Friday, December 16, 2016

“Untranslocating” an App

Patrick Wardle:

So, now imagine an attacker has found an legitimate signed application that attempts to load or execute some relatively external content (i.e outside it’s app bundle, but within the same download package). In the past, they could use this to bypass Gatekeeper as such external content was not verified. Now however, when the user double-clicks the application to execute it, the OS intercepts this, and will create a read-only DMG image on the fly for the application bundle, and only the application bundle. This translocated copy is then executed. Here in this new location, it will not be able find the unverified external content (as it was not copied over), and thus the attack fails.

[…]

As a security researcher/hacker, I must give a lot of kudos to Apple for (finally) fixing the underlying issue in comprehensive manner. However as developer, f**kkkkk this broke a lot of stuff.

[…]

With this information the translocated application can programmatically both remove the quarantine attribute and then re-execute the original instance of the application (e.g. in ~/Downloads).
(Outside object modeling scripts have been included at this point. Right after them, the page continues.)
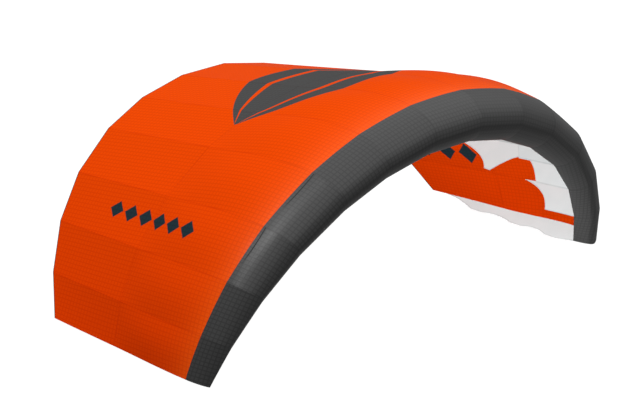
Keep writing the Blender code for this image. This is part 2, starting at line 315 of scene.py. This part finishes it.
# the ribs' lower edges: places along the chord from the nose, in chords
shortRib = {"end": 0.410, "bendShare": (0.310, 0.890)}
longRib = {"bends": (0.2965, 0.337), "bendRise": 0.784, "lobeStart": 0.411, "lobeEnd": 0.438,
           "lobeDrop": 0.024, "tailBend": 0.486, "end": 0.720}
tipRib = {"end": 0.910, "tailBend": 0.830,
          "feet": ((0.200, 0.265), (0.415, 0.482), (0.665, 0.729)), "scallops": (0.030, 0.026)}
ribLayout = {"long": (2, 4, 6, 7, 9, 11), "tip": (0, 13), "blunt": 0.0015,
             "columns": 150, "rows": 14, "arcSteps": 20,
             "noseShare": 0.12, "closest": 1e-5}  # closer columns at the nose, but never this close


def ribKind(number):
    # the kind of a rib, by its number from the -X tip
    if number in ribLayout["tip"]:
        return "tip"
    return "long" if number in ribLayout["long"] else "short"


def arc(start, bend, end):
    # a round edge that leaves start and meets end pointing at the bend
    return bezier(start, start + (bend - start) * 2 / 3, end + (bend - end) * 2 / 3, end,
                  ribLayout["arcSteps"])


def ribEdges(rib, kind, side):
    # the line under the skin and the scalloped lower edge, as (y, height), and the rib's rear end
    skin = np.concatenate([rib["rear"], rib["front"][1:], rib["nose"][1:]])
    inner = inset(skin, plan["cloth"] + plan["seamGap"])
    tip = int(inner[:, 0].argmin())
    top = inner[:tip + 1][::-1]
    under = inner[tip:]

    def back(fraction):
        return rib["noseY"] + rib["chord"] * fraction

    def skinHeight(fraction):
        return float(np.interp(back(fraction), top[:, 0], top[:, 1]))

    start = rib["mouth"] + np.array([plan["seamGap"], 0.0])
    lobeY = back(rib["lobeEnd"])
    lobe = np.array([lobeY, start[1] - section["underSlope"] * (lobeY - start[0])])
    if kind == "short":
        end = np.array([back(shortRib["end"]), skinHeight(shortRib["end"]) - ribLayout["blunt"]])
        edge = [start[None], arc(lobe, lobe + np.array(shortRib["bendShare"]) * (end - lobe), end)]
    elif kind == "long":
        level = rib["mouth"][1] - longRib["lobeDrop"] * rib["chord"]
        bends = [np.array([back(at), level + longRib["bendRise"] * (skinHeight(at) - level)])
                 for at in longRib["bends"]]
        end = np.array([back(longRib["end"]), skinHeight(longRib["end"]) - ribLayout["blunt"]])
        arch = bezier(lobe, *bends, np.array([back(longRib["lobeStart"]), level]),
                      2 * ribLayout["arcSteps"])
        tail = arc(np.array([back(longRib["lobeEnd"]), level]),
                   np.array([back(longRib["tailBend"]), end[1]]), end)
        edge = [start[None], arch, tail]
    else:
        ground = -(rib["z"] - rib["out"][0] * side) / rib["out"][1]
        edge = [start[None]]
        feet = tipRib["feet"]
        for (heel, toe), after, scallop in zip(feet, feet[1:], tipRib["scallops"]):
            low = np.array([back(toe), ground])
            nextLow = np.array([back(after[0]), ground])
            bend = (low + nextLow) / 2 + np.array([0.0, scallop * rib["chord"]])
            edge += [np.array([[back(heel), ground]]), arc(low, bend, nextLow)[:-1]]
        end = np.array([back(tipRib["end"]), skinHeight(tipRib["end"]) - ribLayout["blunt"]])
        edge += [np.array([[back(feet[-1][0]), ground]]),
                 arc(np.array([back(feet[-1][1]), ground]),
                     np.array([back(tipRib["tailBend"]), end[1]]), end)]
    return top, np.concatenate([under] + edge), end


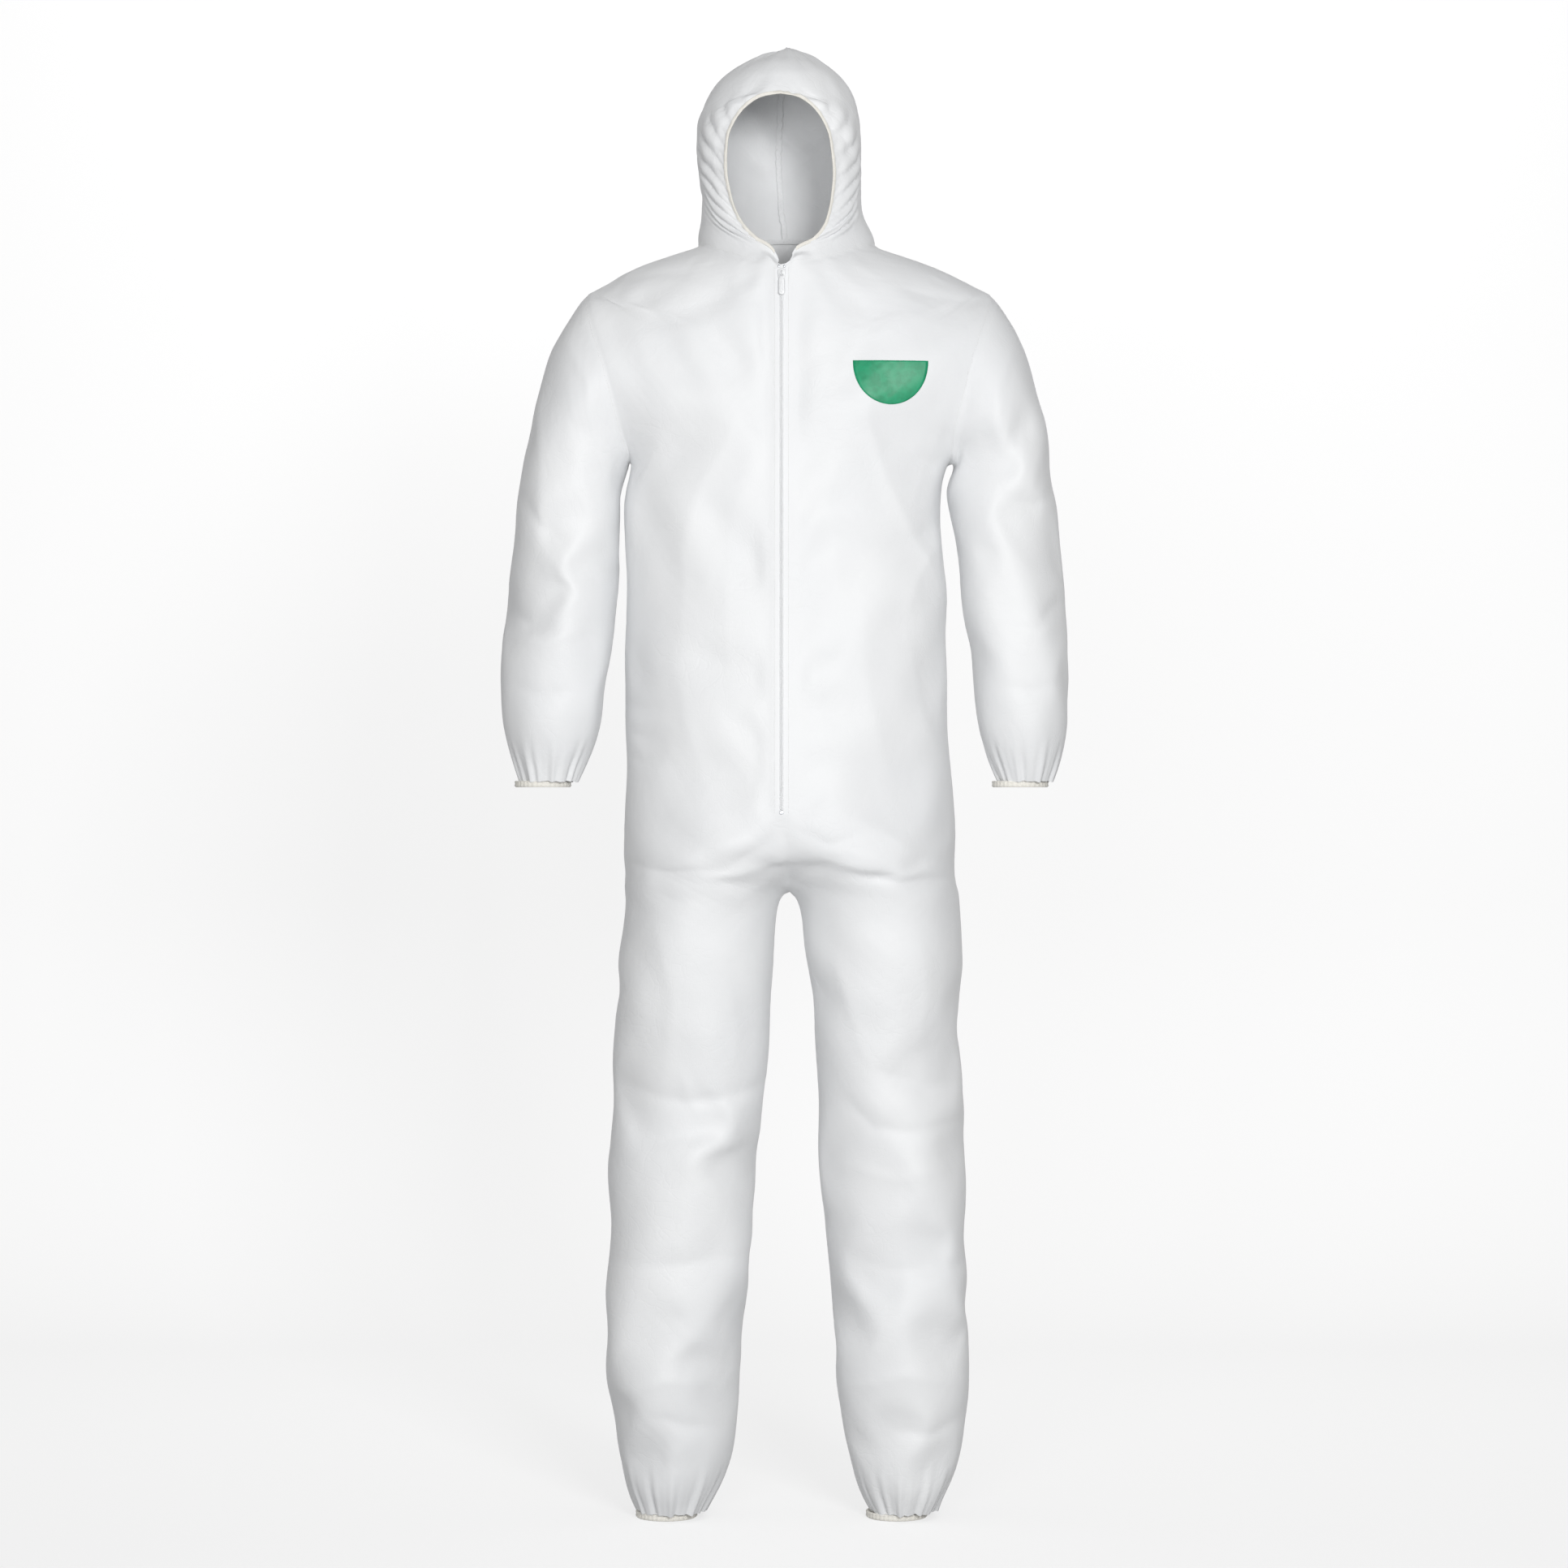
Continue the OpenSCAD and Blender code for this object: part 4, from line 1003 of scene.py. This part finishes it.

The net result of this is that the App Translocation is ‘undone’ and the application is transparently executed from its original location on a writeable filesystem.

However, this is not safe for apps that actually use external resources because it undoes the protection that App Translocation provides.

Previously: Gatekeeper Path Randomization.

Update (2016-12-19): Despite finding Wardle’s technique interesting, I should note that I agree with Apple’s recommendation to use signed disk images, which DropDMG can help you create.